▶ **YOUR INSTRUCTIONS**
Reproduce the material in full, exactly as written.

▶ **DATASET EXTRACT**

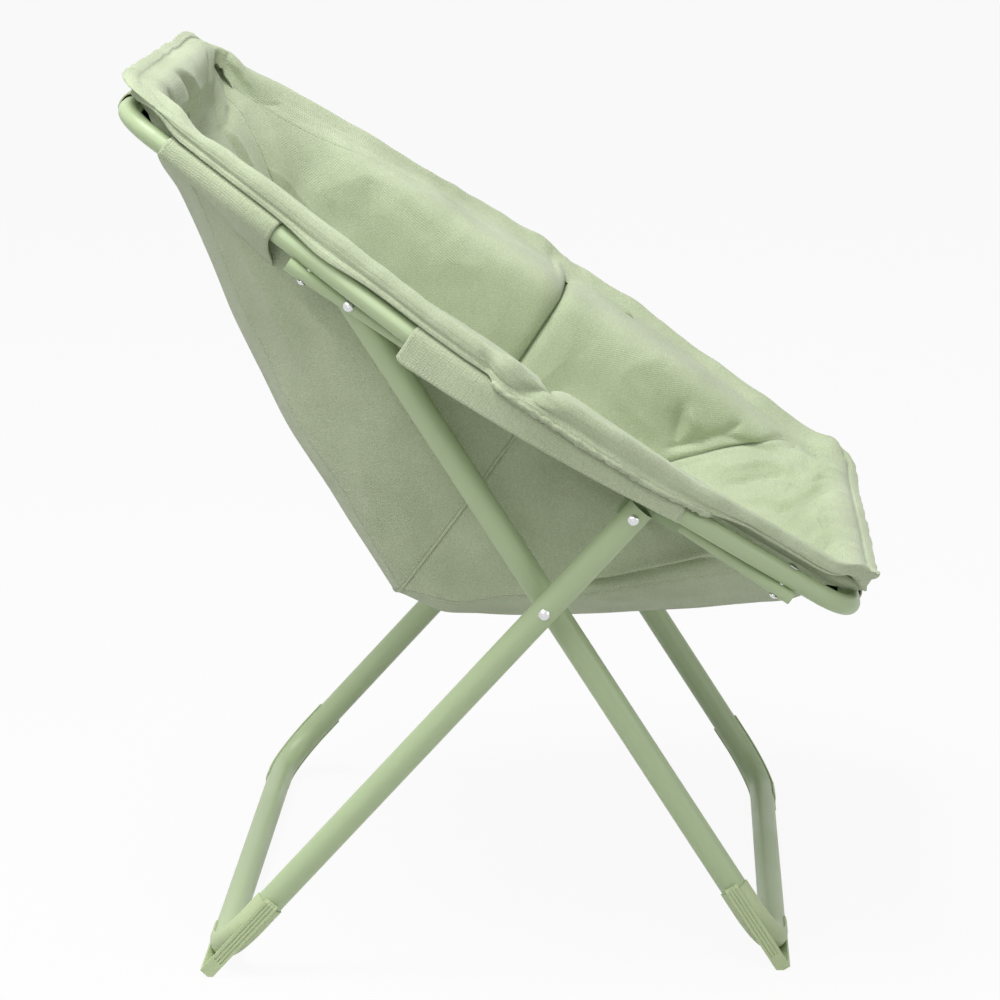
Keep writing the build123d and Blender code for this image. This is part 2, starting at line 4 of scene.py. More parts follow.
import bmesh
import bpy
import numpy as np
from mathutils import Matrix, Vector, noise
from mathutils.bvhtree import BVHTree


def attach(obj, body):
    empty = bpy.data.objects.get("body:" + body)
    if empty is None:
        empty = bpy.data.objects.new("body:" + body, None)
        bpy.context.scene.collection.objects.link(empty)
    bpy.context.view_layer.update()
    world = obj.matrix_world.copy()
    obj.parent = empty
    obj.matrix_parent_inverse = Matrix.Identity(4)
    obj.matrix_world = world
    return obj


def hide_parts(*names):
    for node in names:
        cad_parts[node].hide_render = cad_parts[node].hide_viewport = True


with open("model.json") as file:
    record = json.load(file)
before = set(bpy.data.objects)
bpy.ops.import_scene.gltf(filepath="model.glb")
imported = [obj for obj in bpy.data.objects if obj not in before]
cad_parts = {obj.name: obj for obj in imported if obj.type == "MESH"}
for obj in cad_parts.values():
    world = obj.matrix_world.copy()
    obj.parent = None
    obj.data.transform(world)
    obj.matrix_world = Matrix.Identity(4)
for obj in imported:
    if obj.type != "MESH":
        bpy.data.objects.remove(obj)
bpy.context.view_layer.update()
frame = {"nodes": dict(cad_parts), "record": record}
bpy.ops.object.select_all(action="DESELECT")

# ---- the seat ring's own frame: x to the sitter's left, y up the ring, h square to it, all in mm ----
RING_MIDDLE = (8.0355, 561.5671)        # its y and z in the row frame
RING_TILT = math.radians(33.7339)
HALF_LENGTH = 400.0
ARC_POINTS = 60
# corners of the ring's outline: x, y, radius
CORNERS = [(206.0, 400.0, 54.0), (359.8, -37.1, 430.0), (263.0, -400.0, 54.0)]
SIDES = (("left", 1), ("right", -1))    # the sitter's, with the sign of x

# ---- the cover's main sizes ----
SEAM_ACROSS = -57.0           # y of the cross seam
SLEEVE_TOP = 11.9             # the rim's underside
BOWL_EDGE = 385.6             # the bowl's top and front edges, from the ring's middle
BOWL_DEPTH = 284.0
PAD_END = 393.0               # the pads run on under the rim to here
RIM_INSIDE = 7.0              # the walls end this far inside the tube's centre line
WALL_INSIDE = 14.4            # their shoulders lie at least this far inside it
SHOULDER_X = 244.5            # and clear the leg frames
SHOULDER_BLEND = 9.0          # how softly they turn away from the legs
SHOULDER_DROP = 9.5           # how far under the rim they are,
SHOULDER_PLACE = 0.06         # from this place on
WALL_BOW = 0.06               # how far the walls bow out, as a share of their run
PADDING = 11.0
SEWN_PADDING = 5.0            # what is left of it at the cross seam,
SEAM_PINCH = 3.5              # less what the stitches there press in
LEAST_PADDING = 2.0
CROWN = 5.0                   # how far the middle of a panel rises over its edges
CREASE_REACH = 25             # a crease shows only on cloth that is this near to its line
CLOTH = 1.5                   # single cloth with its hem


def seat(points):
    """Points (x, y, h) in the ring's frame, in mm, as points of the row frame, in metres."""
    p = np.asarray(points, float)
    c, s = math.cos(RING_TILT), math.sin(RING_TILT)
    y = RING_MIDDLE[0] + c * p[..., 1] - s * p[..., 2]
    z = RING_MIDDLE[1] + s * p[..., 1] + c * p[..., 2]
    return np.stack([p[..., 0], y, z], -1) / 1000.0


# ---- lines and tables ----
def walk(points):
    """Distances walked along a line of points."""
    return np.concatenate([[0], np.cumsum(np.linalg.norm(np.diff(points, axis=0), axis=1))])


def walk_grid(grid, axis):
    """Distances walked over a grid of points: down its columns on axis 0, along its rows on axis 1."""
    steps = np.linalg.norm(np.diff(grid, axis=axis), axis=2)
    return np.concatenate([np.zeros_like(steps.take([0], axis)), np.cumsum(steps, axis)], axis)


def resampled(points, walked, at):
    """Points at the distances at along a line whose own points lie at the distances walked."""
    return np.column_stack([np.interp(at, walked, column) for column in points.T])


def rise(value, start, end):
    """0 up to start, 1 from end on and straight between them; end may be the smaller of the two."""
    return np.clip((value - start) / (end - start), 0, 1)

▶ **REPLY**
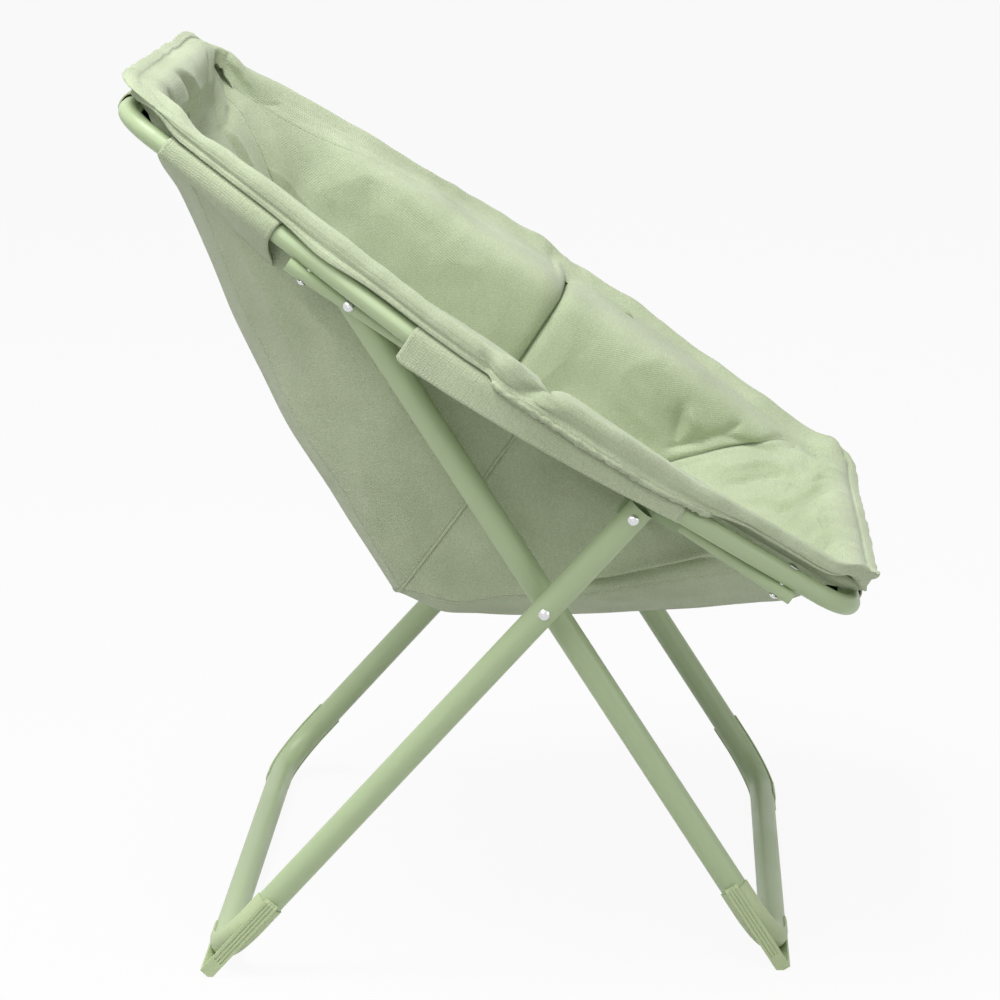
Keep writing the build123d and Blender code for this image. This is part 2, starting at line 4 of scene.py. More parts follow.
import bmesh
import bpy
import numpy as np
from mathutils import Matrix, Vector, noise
from mathutils.bvhtree import BVHTree


def attach(obj, body):
    empty = bpy.data.objects.get("body:" + body)
    if empty is None:
        empty = bpy.data.objects.new("body:" + body, None)
        bpy.context.scene.collection.objects.link(empty)
    bpy.context.view_layer.update()
    world = obj.matrix_world.copy()
    obj.parent = empty
    obj.matrix_parent_inverse = Matrix.Identity(4)
    obj.matrix_world = world
    return obj


def hide_parts(*names):
    for node in names:
        cad_parts[node].hide_render = cad_parts[node].hide_viewport = True


with open("model.json") as file:
    record = json.load(file)
before = set(bpy.data.objects)
bpy.ops.import_scene.gltf(filepath="model.glb")
imported = [obj for obj in bpy.data.objects if obj not in before]
cad_parts = {obj.name: obj for obj in imported if obj.type == "MESH"}
for obj in cad_parts.values():
    world = obj.matrix_world.copy()
    obj.parent = None
    obj.data.transform(world)
    obj.matrix_world = Matrix.Identity(4)
for obj in imported:
    if obj.type != "MESH":
        bpy.data.objects.remove(obj)
bpy.context.view_layer.update()
frame = {"nodes": dict(cad_parts), "record": record}
bpy.ops.object.select_all(action="DESELECT")

# ---- the seat ring's own frame: x to the sitter's left, y up the ring, h square to it, all in mm ----
RING_MIDDLE = (8.0355, 561.5671)        # its y and z in the row frame
RING_TILT = math.radians(33.7339)
HALF_LENGTH = 400.0
ARC_POINTS = 60
# corners of the ring's outline: x, y, radius
CORNERS = [(206.0, 400.0, 54.0), (359.8, -37.1, 430.0), (263.0, -400.0, 54.0)]
SIDES = (("left", 1), ("right", -1))    # the sitter's, with the sign of x

# ---- the cover's main sizes ----
SEAM_ACROSS = -57.0           # y of the cross seam
SLEEVE_TOP = 11.9             # the rim's underside
BOWL_EDGE = 385.6             # the bowl's top and front edges, from the ring's middle
BOWL_DEPTH = 284.0
PAD_END = 393.0               # the pads run on under the rim to here
RIM_INSIDE = 7.0              # the walls end this far inside the tube's centre line
WALL_INSIDE = 14.4            # their shoulders lie at least this far inside it
SHOULDER_X = 244.5            # and clear the leg frames
SHOULDER_BLEND = 9.0          # how softly they turn away from the legs
SHOULDER_DROP = 9.5           # how far under the rim they are,
SHOULDER_PLACE = 0.06         # from this place on
WALL_BOW = 0.06               # how far the walls bow out, as a share of their run
PADDING = 11.0
SEWN_PADDING = 5.0            # what is left of it at the cross seam,
SEAM_PINCH = 3.5              # less what the stitches there press in
LEAST_PADDING = 2.0
CROWN = 5.0                   # how far the middle of a panel rises over its edges
CREASE_REACH = 25             # a crease shows only on cloth that is this near to its line
CLOTH = 1.5                   # single cloth with its hem


def seat(points):
    """Points (x, y, h) in the ring's frame, in mm, as points of the row frame, in metres."""
    p = np.asarray(points, float)
    c, s = math.cos(RING_TILT), math.sin(RING_TILT)
    y = RING_MIDDLE[0] + c * p[..., 1] - s * p[..., 2]
    z = RING_MIDDLE[1] + s * p[..., 1] + c * p[..., 2]
    return np.stack([p[..., 0], y, z], -1) / 1000.0


# ---- lines and tables ----
def walk(points):
    """Distances walked along a line of points."""
    return np.concatenate([[0], np.cumsum(np.linalg.norm(np.diff(points, axis=0), axis=1))])


def walk_grid(grid, axis):
    """Distances walked over a grid of points: down its columns on axis 0, along its rows on axis 1."""
    steps = np.linalg.norm(np.diff(grid, axis=axis), axis=2)
    return np.concatenate([np.zeros_like(steps.take([0], axis)), np.cumsum(steps, axis)], axis)


def resampled(points, walked, at):
    """Points at the distances at along a line whose own points lie at the distances walked."""
    return np.column_stack([np.interp(at, walked, column) for column in points.T])


def rise(value, start, end):
    """0 up to start, 1 from end on and straight between them; end may be the smaller of the two."""
    return np.clip((value - start) / (end - start), 0, 1)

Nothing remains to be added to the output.